The SEC’s Repeated and Clear Warnings to Issuers of ICOs
In the SEC’s cease-and-desist orders against Munchee, Paragon, and Airfox, the SEC repeated its warning in the DAO:
“As the Commission discussed in the DAO Report, tokens, coins or other digital assets issued on a blockchain may be securities under the federal securities laws, and, if they are securities, issuers and others who offer or sell them in the United States must register the offering and sale with the Commission or qualify for an exemption from registration.”
In addition, Stephanie Avakian, Co-Director of the SEC’s Enforcement Division stated in its press release about the Airfox and Paragon cases:
“We have made it clear that companies that issue securities through ICOs are required to comply with existing statutes and rules governing the registration of securities[.]” “These cases tell those who are considering taking similar actions that we continue to be on the lookout for violations of the federal securities laws with respect to digital assets.”
If the SEC was not clear in the DAO Report or its cease-and-desist order against Munchee that the SEC will pursue even non-fraudulent issuers of ICOs, the SEC’s recent press release and cease-and-desist orders against Airfox and Paragon should make this point abundantly clear.
The SEC’s Suggested Path Forward
For companies that engaged in ICOs in violation of the registration requirements, the SEC offers a path forward.

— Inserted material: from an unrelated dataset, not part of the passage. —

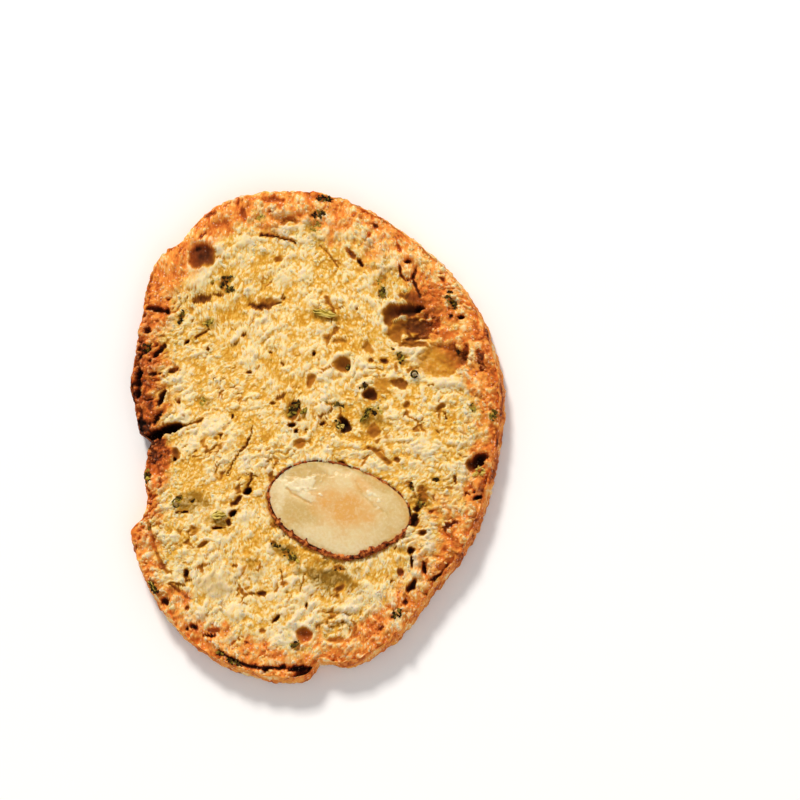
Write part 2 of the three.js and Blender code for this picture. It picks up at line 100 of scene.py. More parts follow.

Specifically, Steven Pelkin, co-Director of the SEC Enforcement division stated that companies that conducted ICOs in violation of the registration requirements can use the Airfox and Paragon orders as a model to come into compliance with the law.
Specifically, the SEC required both companies to register their securities and offer a refund to investors. This likely means that issuers wishing to come into compliance can do so by registering their securities and offering a refund to investors.